Key ON:  (we will measure, the 4 pins live and hot, and use back-probling method) All connections, normal, no disconnects!

Set the DMM voltmeter to 20v range, and connect the minus (black) test lead to the battery, minus lug ,for best results.
Backprobe the TPS connector, using the needle on the red test lead. These simple tests follow below:  In each cases, the Dash Pot is Inactive. (it's retracted)
Test 1: Pin "A", power pin test.
(+5 vdc is applied to the TPS pot pin "A", if not , ECU is bad or this pin "A" wire is grounded out..)  (mine reads, 4.7v and is good)
Test 2: Pin "D", the ground pin test,  it must read 0 volts , zero volts.  if not the ground is bad. (cut wire,etc)

OK, the TPS now has power !
Test 3: Pin "B"  (if  this pin fails the ECU goes to limphome, this failure must be corrected first )  In limphome, the TPS is mimicked, and is now useless.
Pin B (TP pin) below,  the voltage will very,    Pin B (is pin 3 on 16v engines),   TP = Throttle Position.  now called Throttle Angle (modern EFI Jargon)
( from about 1 volt (higher if Dashpot is active) if this pin drops below 4% throttle angle (below about 0.2Volts) you will get DTC codes 21/22 errors. (I'm not sure which one is which)
The voltage will rise to at least 4v (5.2v max) as you advance the throttle, it must be smooth and linear, with no glitching , if it glitches, the engine power will hesitate (enrich mode failures).
Pin B (TP) the  normal range is 1 to 4v (idle to wide-open-throttle)  (see FSM here) ( the normal voltage idling is 0.6 to 1.5v )  The ECU will throw a DTC for 0v and 5v. for sure.
Pin B must not be stuck at 0v. it must not be stuck at 5volts.  Stuck at 0v means  Pin B  wire is cut or open or the TPS is bad, or 5volts not present on pin A.
Pin B stuck at 5v, is caused by a bad TPS or the ground wire broken.
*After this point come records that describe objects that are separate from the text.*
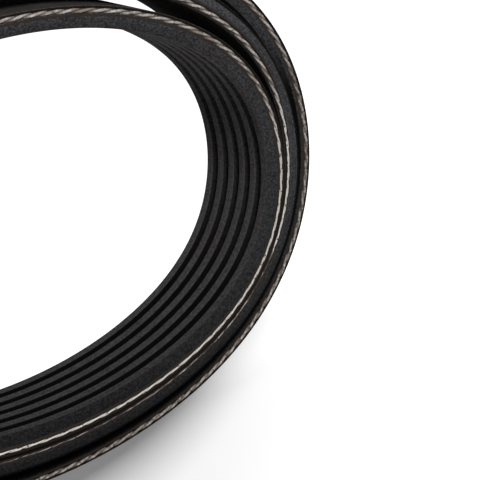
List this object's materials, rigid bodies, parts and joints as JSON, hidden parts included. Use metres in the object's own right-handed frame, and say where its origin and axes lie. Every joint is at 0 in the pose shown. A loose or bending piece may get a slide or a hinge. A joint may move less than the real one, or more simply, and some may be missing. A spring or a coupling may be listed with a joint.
{
  "type": "serpentine belt",
  "caption": "Wound multi-rib drive belt: V ribs on one side, a smooth back, and pale tensile cord showing along both cut edges.",
  "frame": {"origin": "on the plane that the lowest cut edge stands on, under the middle of the coil's box", "axes": "+Z along the coil's axis, up from the surface it stands on; +X along the oval's longer way, towards the end where three strands lie side by side"},
  "size_m": [0.1614, 0.107, 0.026],
  "materials": {
    "belt_rubber": "fine-grained moulded and ground rubber, matt on the ribs and cut edges, softer sheen on the back",
    "tensile_cord": "twisted polyester cord, pale beige, dusted with black rubber"
  },
  "bodies": {
    "root": {"ribbed_belt": "belt_rubber", "edge_cord_upper": "tensile_cord", "edge_cord_lower": "tensile_cord"}
  },
  "joints": []
}
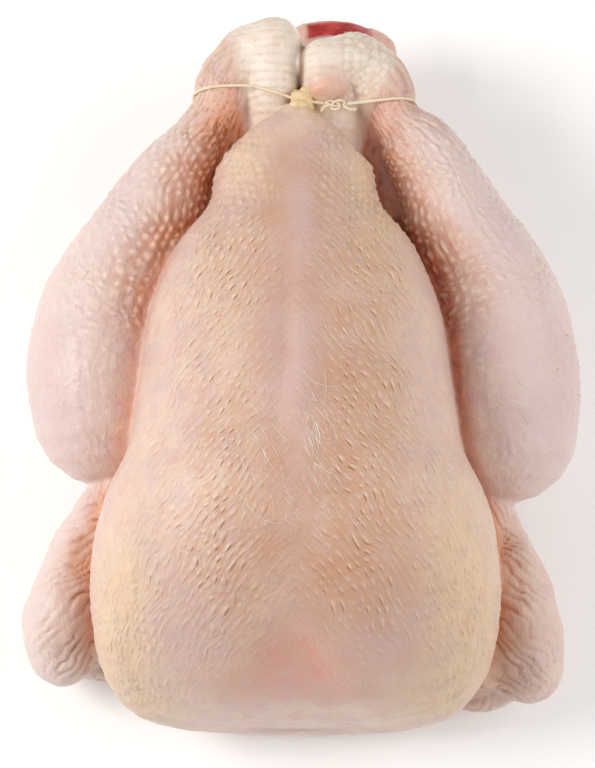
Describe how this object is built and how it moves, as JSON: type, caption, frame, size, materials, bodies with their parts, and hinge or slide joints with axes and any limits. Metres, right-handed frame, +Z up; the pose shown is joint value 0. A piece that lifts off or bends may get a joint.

Pin D.
It,  pin B, must move, and  be directly proportional to throttle actions !  No voltage Jumpiness or drop outs allowed!  ( as you  vary the throttle (with hand) it must be linear and smooth at Pin B )
Make sure pin C (idle switch is at 0vdc (at idle  with Dash Pot retracted.)  Some GM books show schematics of pin D as 5v, this IS WRONG.   Pin C is( pin 2 on 16v engines)
Test 4:
The Idle switch closes, pin C , at idle and goes to near 0 volts at all times at idle,  or the ECU will throw  44/45 DTCs for this failure.. (pin C)( pin 2 on 16v.)
This switch closure tells the ECU, that you are at idle and the ECU, then controls idle, using the ISC air soleniod.
The calibration done wrong, can cause the switch to close too far, and cause TP output to be too low and throw codes 22s. (failure to use the NOGO feeler , caused)
These same voltage tests work on all 1.6L TPS engines, 8v or 16v.  see 16v pins here, for same tests.
The only true 100% accurate TPS test, is with a scope, all other ways , invites missing the glitches.!!!   DMM's can be very slow reacting, and miss them.!
Predicates:
A bad idle switch makes calibration , impossible. (if it can't ever close)
The TPS must never interfere with the TV. The TPS must not prevent the TV from closing 100%.            ( the "TV" is the Throttle valve.)
That means, if some one messed up? , then best, is to loosen the TPS , make sure the idle switch can close, do the calibration, then come back here and do all the TPS tests.  The TPS measures throttle angle and never ever changes, the physical angle by force. (the TPS, set wrong can jam a throttle)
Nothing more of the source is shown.